もちろん、RAV4、ハリアーにもそれぞれの世界観がありブランドと個性を大事にしています。それぞれがいい車になっている。そしてコーポレイトトヨタとしてはお客様に選択枝をご提案しているわけです。
レクサスは確実にブランドとして自立しようと頑張っています。レクサスというブランドが、その味が、良さがもっとはっきりしてくると同時に、トヨタ車はトヨタブランドとして魅力的な車が増えてくればその時には、コーポレイトトヨタの技術力と品質や信頼性をバックにしたレクサスブランドは、もっと輝けると思います。
実際、ロシアではトヨタのお店とレクサスのお店を並べて作ります。それは、ロシアにおいてはランクルなどがけん引したトヨタブランドイメージがとても良く、レクサスはトヨタ発のプレミアムブランドだからこそ、必然的に高い信頼性の上に成り立っているとロシアの人たちは思っているからです。
無論、お店づくり、車自体は、レクサスはレクサスです。これってもしかしたら、理想的な姿なのかもしれません。
お客様のライフステージに残る車
最後に、僕たちが若い頃、愛車としていつも一緒にいた車、欲しかったけど買えなかった車、振り返ってみれば、いつの時代にもその時代を代表し、その車を見れば、必然的にその時代を思い出すような、人それぞれにそんな車があると思います。
僕はNXをそんなお客様のライフステージに残る車になってほしいと願って開発をしてきました。「ブラジルのワールドカップが終わった頃、ちょうどあの頃にNXはデビューしたんだよね」。「あの時代は30代でバリバリ働いていたときで、その自分へのご褒美として、欲しくて欲しくて、背伸びして購入したんだよなあ」。
そんな風に、数十年後に時代の思い出とともに語られる車であって欲しい。
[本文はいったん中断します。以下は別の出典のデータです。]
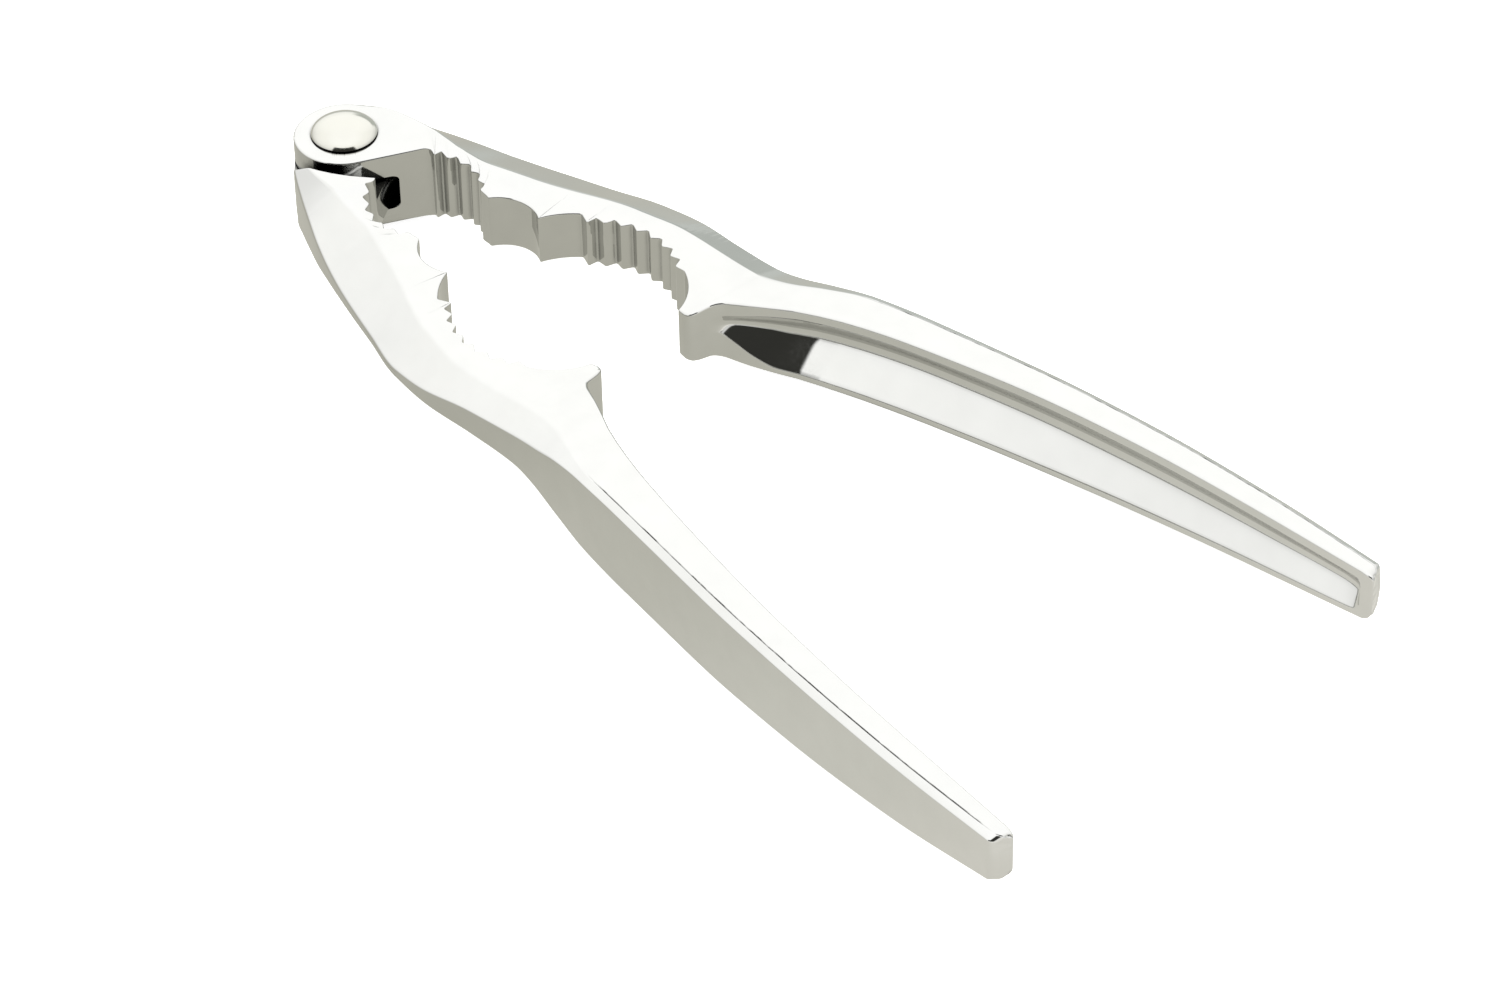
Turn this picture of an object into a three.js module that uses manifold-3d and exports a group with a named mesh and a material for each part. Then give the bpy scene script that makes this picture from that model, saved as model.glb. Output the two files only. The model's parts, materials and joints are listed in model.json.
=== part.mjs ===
// A lever nutcracker: a forked arm and a tongued arm, both die-cast, turn on one rivet.
// Millimetres, +Z up. It lies on the flat undersides of the handles and on the rivet's tail.
// Both arms are modelled about the rivet's axis, with the tips towards +X: the forked arm on the
// +Y side, and the tongued arm mirrored on the -Y side. Heights are above the surface it lies on.
import * as THREE from 'three';
import { mergeVertices } from 'three/addons/utils/BufferGeometryUtils.js';
import Module from 'manifold-3d';

const wasm = await Module();
wasm.setup();

// Hinge.
const HINGE_TOP = 13;
const HINGE_UNDER = 1.4; // the lower ear leaves room for the rivet's tail
const LUG_RADIUS = 7;
const SLOT = { low: 3.9, high: 9.4, radius: 9 }; // between the ears; the radius is its back wall
const SIDE_GAP = 0.3; // between the tongue and each ear
const SHOULDER = { radius: 22.8, x: -5, y: -12.9 }; // shallow hollow that clears the ears
const LUG_LEAVES = 130; // degrees round the lug, where the outer edge leaves it
const ARC_STEP = 9; // degrees between points on the lug
const TONGUE_TURN = -0.2; // degrees; at rest the tongued arm stands a little wider

// Rivet.
const SHANK_RADIUS = 2.7;
const BORE_RADIUS = 3;
const HEAD = { radius: 4.6, rise: 1.9, edge: 0.35, steps: 7 }; // a dome on a short upright edge
const TAIL = { radius: 3.6, flat: 2.9, edge: 0.7 }; // spread end, with a rounded rim
const SEAT_GAP = 0.1; // between an ear and the head or the tail

// Teeth: two hollow rows, given by their arc's centre, its radius to the tips and to the roots,
// the first tip's angle, the angle from tip to tip, and the number of tips.
const SMALL_ROW = { x: 16.4, y: 2.1, tip: 5.85, root: 6.75, from: 141, pitch: 18.6, tips: 6 };
const LARGE_ROW = { x: 44.3, y: 3.5, tip: 12.3, root: 13.35, from: 135.6, pitch: 11.1, tips: 8 };

// Plan of an arm, on the inner side from the hinge to the tip.
const FACE_END = [10.4, 5.3];
const FACE_CORNER = [11.1, 6.1];
const SMALL_NUT_END = [22.4, 6.2];
const CUSP = [30.2, 8.1]; // between the two smooth scallops
const MIDDLE_NUT_CORNER = [33.6, 12.9]; // where the second one steps in to the large teeth
const SPUR_TIP = [57.9, 7.7];
const SPUR_CORNER = [[59.3, 7.5], [60.2, 7.9], [60.6, 8.9]];
const SPUR_BACK = [61, 11.1];
const HANDLE_START = 62;
const HANDLE_END = 156.3;
const HANDLE_STEP = 5;
// The rounding of each tip, more on the outer side: x, and how far that side has drawn in.
const TIP_ROUND = [
  { inner: [157.8, 0.1], outer: [156.8, 0.4] },
  { inner: [158.1, 0.4], outer: [157.3, 1.2] },
];

// Smooth curve through [x, value] knots, as a function of x. It never passes beyond its knots,
// so it is level between two equal ones.
function through(knots) {
  const grade = (i) => (knots[i + 1][1] - knots[i][1]) / (knots[i + 1][0] - knots[i][0]);
  const slope = (i) => {
    if (i === 0 || i === knots.length - 1) {
      return grade(Math.min(i, knots.length - 2));
    }
    const [before, after] = [grade(i - 1), grade(i)];
    return before * after > 0 ? (2 * before * after) / (before + after) : 0;
  };
  return (x) => {
    const at = THREE.MathUtils.clamp(x, knots[0][0], knots.at(-1)[0]);
    const i = Math.max(knots.findIndex((knot) => knot[0] >= at) - 1, 0);
    const [x0, v0] = knots[i];
    const [x1, v1] = knots[i + 1];
    const span = x1 - x0;
    const t = (at - x0) / span;
    const rise = (2 * t - 3) * t * t;
    return v0 * (1 + rise) - v1 * rise + span * t * (1 - t) * (slope(i) * (1 - t) - slope(i + 1) * t);
  };
}

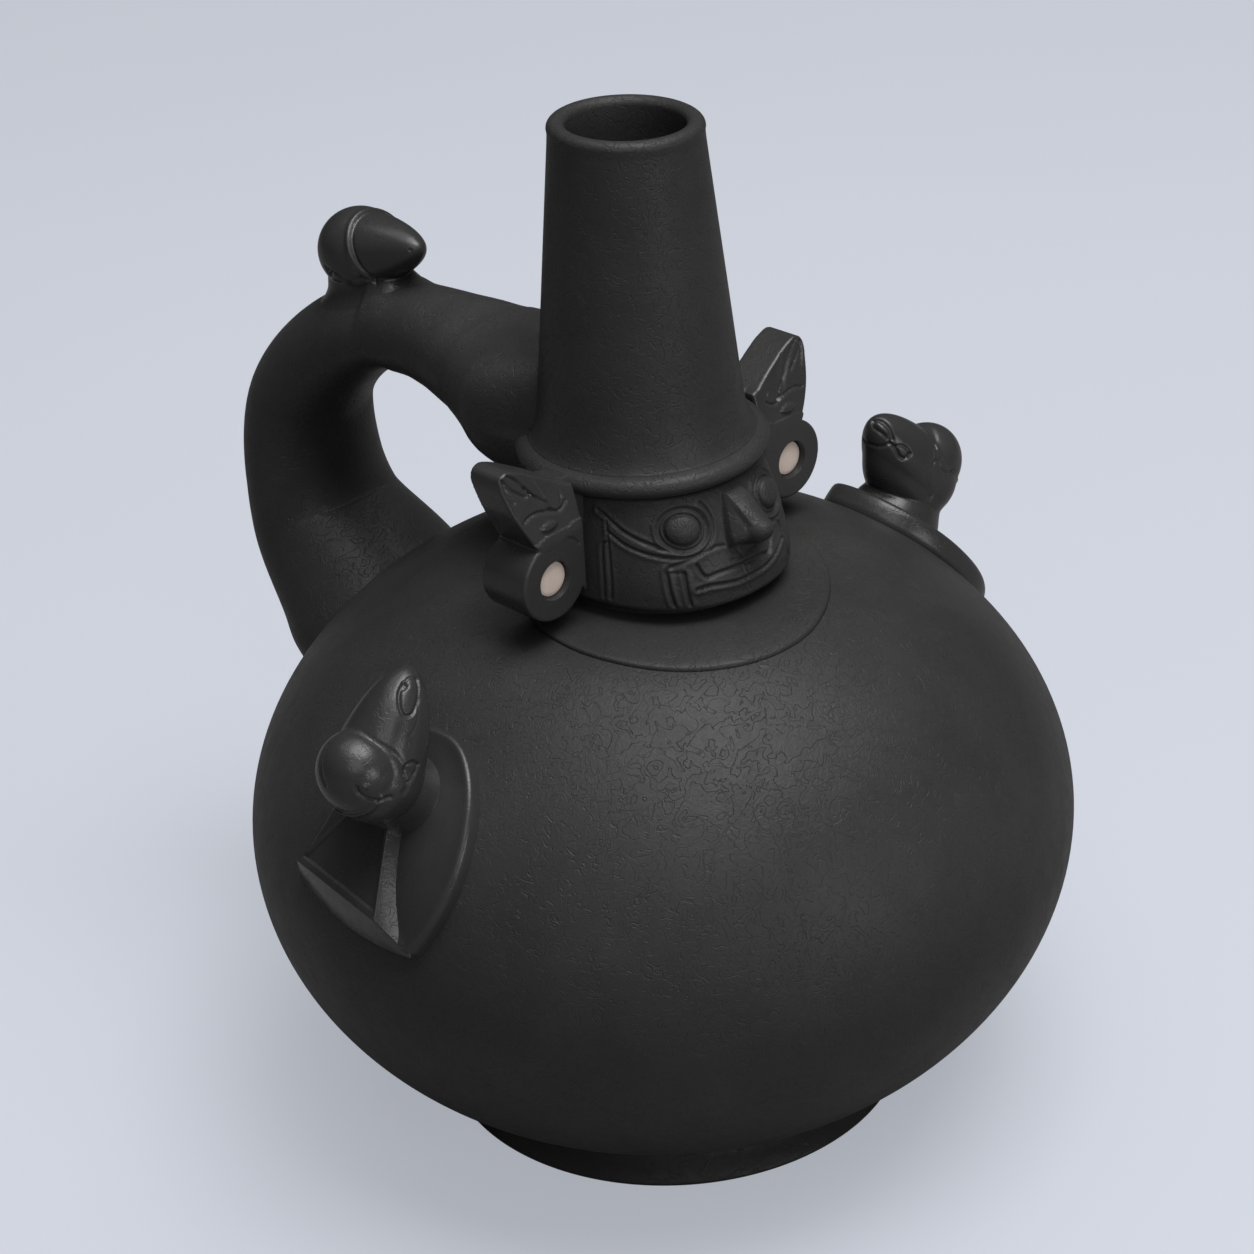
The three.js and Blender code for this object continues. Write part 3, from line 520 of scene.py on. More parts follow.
# Heights under the top: where the straight tube ends, where the lip starts to swell, its widest
# place, and where the bore under the lip begins
TUBE_END, LIP_START, LIP_WIDEST, BORE_TOP = 4.6, 3.2, 2.3, 4.4
# How flat the rim is, as a share of a half circle
RIM_FLATNESS = 0.9


def spout_radius_at(s, height):
    """Radius of the spout's outside between its ring and its lip"""
    foot = DRUM_TOP + RING_GAP
    top = SPOUT_TOP
    return s.spout_radius + (s.spout_top_radius - s.spout_radius) * (height - foot) / (top - foot)


def spout_profile(s):
    """The outline of the ring and the spout, up the outside, over the lip and down the bore"""
    foot = DRUM_TOP
    top = SPOUT_TOP
    half = s.ring_height / 2
    middle = foot + RING_GAP + half
    profile = [(radius, foot - SPOUT_OVERLAP) for radius in (s.spout_bore, s.spout_radius)]
    for angle in np.radians(np.linspace(-90, 78, 22)):
        profile.append((
            s.spout_radius + 0.2 + s.ring_width * math.cos(angle) ** 0.8,
            middle + half * math.sin(angle),
        ))
    crease = foot + RING_GAP + s.ring_height
    flare = bezier([
        (s.spout_radius + 1.15, crease + 0.05), (s.spout_radius + 0.35, crease + 0.7),
        (spout_radius_at(s, crease + 4), crease + 3), (spout_radius_at(s, crease + 9), crease + 9),
    ], 12)
    profile += list(flare)
    for height in np.linspace(crease + 12, top - TUBE_END, 14):
        profile.append((spout_radius_at(s, height), height))
    rim_middle = (s.lip_radius + s.lip_bore) / 2
    rim_half = (s.lip_radius - s.lip_bore) / 2
    profile.append((spout_radius_at(s, top - LIP_START) + 0.02, top - LIP_START))
    profile.append((s.lip_radius - 0.12, top - LIP_WIDEST))
    for angle in np.radians(np.linspace(0, 180, 15)):
        profile.append((
            rim_middle + rim_half * math.cos(angle),
            top - rim_half * RIM_FLATNESS + rim_half * RIM_FLATNESS * math.sin(angle),
        ))
    for height in np.linspace(top - BORE_TOP, foot + 3, 12):
        part = (top - BORE_TOP - height) / (top - BORE_TOP - foot)
        profile.append((s.lip_bore + (s.spout_bore - s.lip_bore) * part, height))
    return profile


# How far the drum reaches into the collar, the height of its undercut and its rounded top edge
DRUM_SINK, DRUM_UNDERCUT, DRUM_EDGE = 0.5, 0.25, 0.7


def drum_sections(s):
    """Height above the drum's foot, half-width and reach towards the face"""
    def lean(part, start, end):
        return start + (end - start) * part
    wide, front = s.drum_half_width, s.drum_front
    top_wide, top_front = s.drum_top_half_width, s.drum_top_front
    neck = s.drum_neck_height
    return np.array([
        (neck + 1.4, wide, front),
        (s.drum_height * 0.32, wide, lean(0.05, front, top_front)),
        (s.drum_height * 0.55, lean(0.2, wide, top_wide), lean(0.36, front, top_front)),
        (s.drum_height * 0.77, lean(0.5, wide, top_wide), lean(0.7, front, top_front)),
        (s.drum_height, top_wide, top_front),
    ])


def drum_rows(s):
    """Rows of the drum's closed outline: rise, half-width, reach, squareness, share of carving"""
    neck = (s.drum_neck_half_width, s.drum_neck_front)
    rows = [(rise, *neck, 2.0, 0) for rise in (-DRUM_SINK, 0.7, s.drum_neck_height - 0.2)]
    lip = s.drum_neck_height + DRUM_UNDERCUT
    for part in (0.15, 0.5, 0.85):
        rows.append((
            lip,
            neck[0] + (s.drum_half_width - 0.8 - neck[0]) * part,
            neck[1] + (s.drum_front - 1 - neck[1]) * part,
            2.1, 0,
        ))
    for angle in np.radians([-75, -50, -25]):
        rows.append((
            lip + 1 + math.sin(angle),
            s.drum_half_width - 1 + math.cos(angle),
            s.drum_front - 1 + math.cos(angle),
            2.25, 0,
        ))
    sections = drum_sections(s)
    face_foot = lip + 1
    rises = np.linspace(face_foot, s.drum_height - DRUM_EDGE, DRUM_FACE_ROWS)
    shares = (rises - sections[0, 0]) / (sections[-1, 0] - sections[0, 0])
    curve = spline(sections, np.interp(rises, sections[:, 0], np.linspace(0, 1, len(sections))))
    for rise, share_up, (_, wide, front) in zip(rises, shares, curve):
        rows.append((rise, wide, front, 2.25 - 0.25 * max(share_up, 0) ** 4, 1))
    top_wide, top_front = curve[-1][1:]
    for angle in np.radians([25, 55, 90]):
        rows.append((
            s.drum_height - DRUM_EDGE + DRUM_EDGE * math.sin(angle),
            top_wide - DRUM_EDGE + DRUM_EDGE * math.cos(angle),
            top_front - DRUM_EDGE + DRUM_EDGE * math.cos(angle),
            2.0, 0,
        ))
    throat = s.throat_radius
    for rise, radius in (
        (s.drum_height, throat + 2), (s.drum_height, throat),
        (s.drum_height / 2, throat), (-DRUM_SINK, throat),
    ):
        rows.append((rise, radius, radius, 2.0, 0))
    return np.array(rows)


# Rows of points up the face, and columns round the whole drum
DRUM_FACE_ROWS = 100
DRUM_COLUMNS = 640


def drum_turns():
    """Turns round the drum, in degrees from the middle of the face, dense over the face"""
    even = np.linspace(-1, 1, DRUM_COLUMNS + 1)[:-1]
    return np.sign(even) * (np.abs(even) * 105 + 75 * np.abs(even) ** 7)


def oval(turn, half_width, front, squareness):
    """Point of an oval ring at a turn from the face's middle, positive towards +X"""
    angle = np.radians(turn)
    depth = np.where(np.cos(angle) > 0, front, half_width)
    power = 2 / squareness
    across = np.sign(np.sin(angle)) * np.abs(np.sin(angle)) ** power
    ahead = np.sign(np.cos(angle)) * np.abs(np.cos(angle)) ** power
    return half_width * across, -depth * ahead


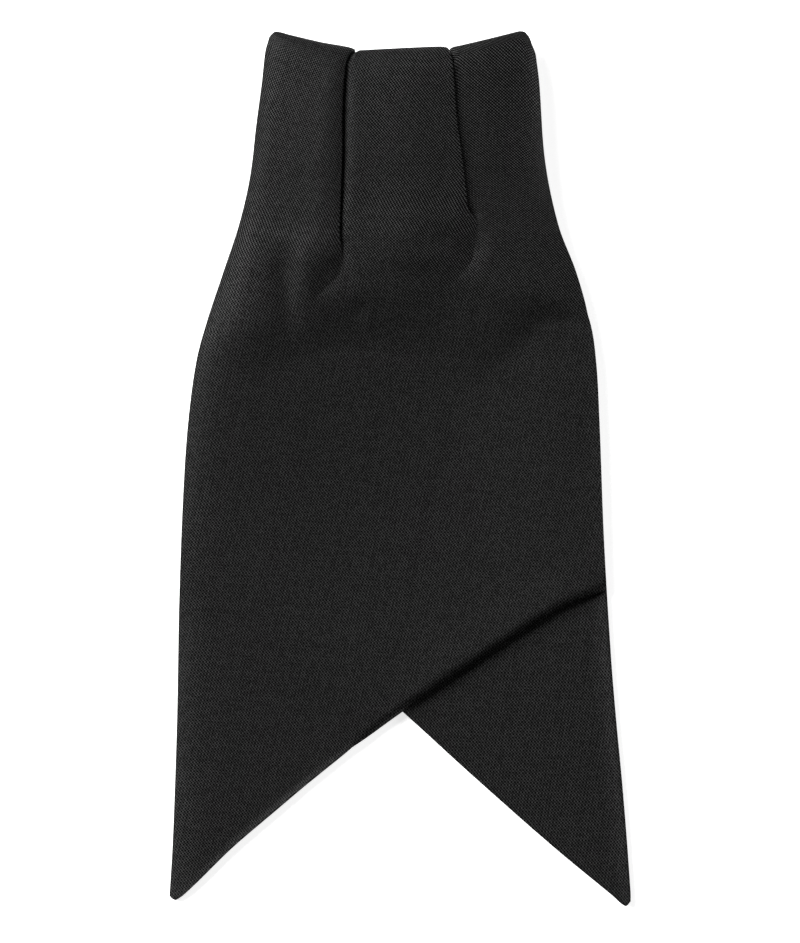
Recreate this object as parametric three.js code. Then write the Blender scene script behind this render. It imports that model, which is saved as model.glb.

それが初代チーフエンジニアとしての僕の切なる願いです。
そして、いま購入される方たちにはいい意味で予想を裏切りたい。カッコいいから購入してみたら、走りもすごく良くて驚いた。数日間、走ってみたら燃費も悪くない。さらに、いままで気がつかなかったけど、こんなところにまでこだわりが伺える。購入してからも、何度も新しい発見があり、感動し、満足していただける車になったと自負しています。ぜひ、実車でご確認ください。